Within this project, the engineer will focus on the development of the agent's Turn-taking capacities : A fundamental component of a dialogue system is the ability to speak, and to let the interlocutor speak, at the right moments. This ability is called turn-taking. Indeed, the realistic nature of dialogue depends on the fluidity of turn transitions between interlocutors, and therefore on the system's turn-taking performance. The engineer's mission is to integrate a turn-taking module into the current system, based on a predictive deep learning model which, from textual or audio data, predicts when will the user end his turn and stop speaking (and therefore, when the agent can start speaking).

Main activities

  • Bibliographic research on the state of the art.
  • Development of the module.
  • Integration of the module in the current system (with the help of Marius).

Skills

  • Python, deep learning and NLP libraries (Hugging Face, Transformers, scikit-learn, etc).
  • Experience with training and evaluating deep learning and NLP models.
  • Experience with the dialogue domain (oral interactions, audio data).
  • Language : Fluent English speakers with a French level of at least B1, or fluent French speakers with an English level of at least B1 are both invited to apply

(This list of skills is provided as a guide only.

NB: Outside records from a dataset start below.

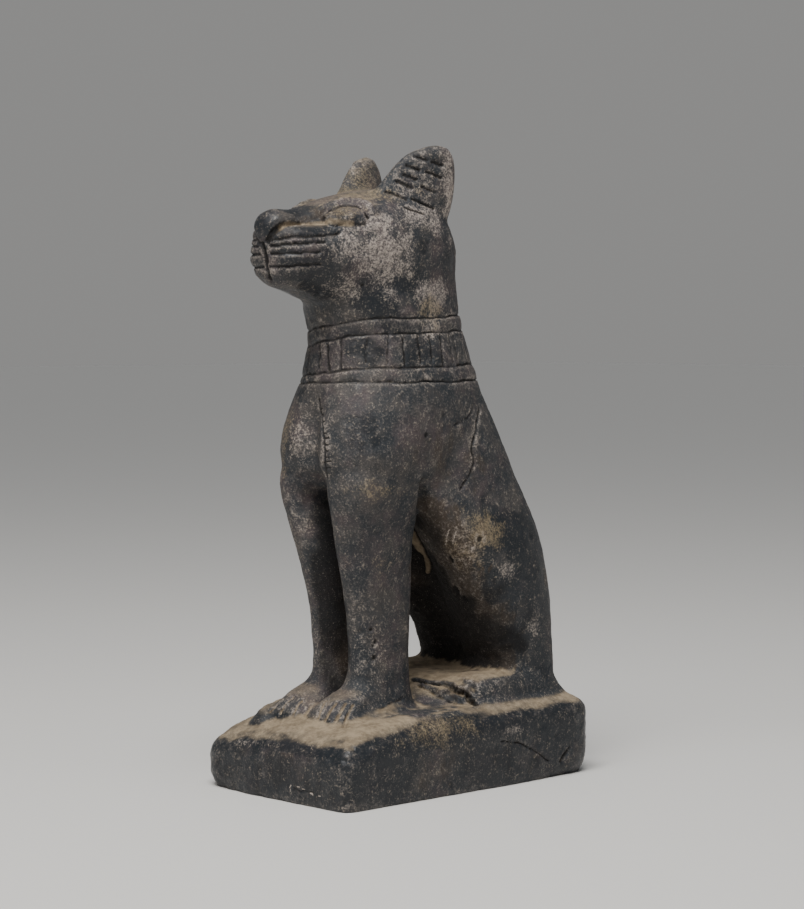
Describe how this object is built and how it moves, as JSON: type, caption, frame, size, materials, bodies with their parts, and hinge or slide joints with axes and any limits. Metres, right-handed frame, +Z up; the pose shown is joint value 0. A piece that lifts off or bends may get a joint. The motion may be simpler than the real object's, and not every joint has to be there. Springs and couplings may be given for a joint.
{
  "type": "seated cat statue",
  "caption": "Statue of a slender cat seated upright on a rounded rectangular plinth, carved from dark stone, with a banded collar, grooved ears and carved whiskers.",
  "frame": {"origin": "centre of the plinth's flat underside", "axes": "the cat faces -Y, +Z is up, and the cat's left side is +X"},
  "size_m": [0.111, 0.1811, 0.3195],
  "materials": {
    "stone": "dark carved stone, dull sheen where it is handled, pitted, with pale dust on its upper surfaces"
  },
  "bodies": {
    "root": {"statue": "stone"}
  },
  "joints": []
}
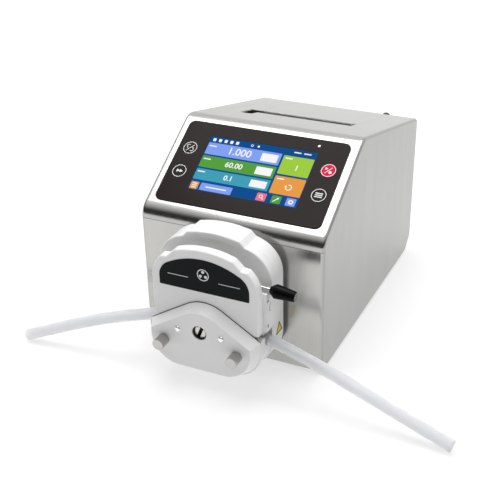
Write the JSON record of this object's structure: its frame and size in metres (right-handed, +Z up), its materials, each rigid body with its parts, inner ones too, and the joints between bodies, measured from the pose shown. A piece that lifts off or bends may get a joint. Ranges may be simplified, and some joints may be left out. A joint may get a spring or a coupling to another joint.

We encourage you to apply, even if you have only most of them).

Benefits package

  • Subsidized meals
  • Partial reimbursement of public transport costs
  • Leave: 7 weeks of annual leave + 10 extra days off due to RTT (statutory reduction in working hours) + possibility of exceptional leave (sick children, moving home, etc.)
  • Possibility of teleworking and flexible organization of working hours
  • Professional equipment available (videoconferencing, loan of computer equipment, etc.)
  • Social, cultural and sports events and activities
  • Access to vocational training
  • Social security coverage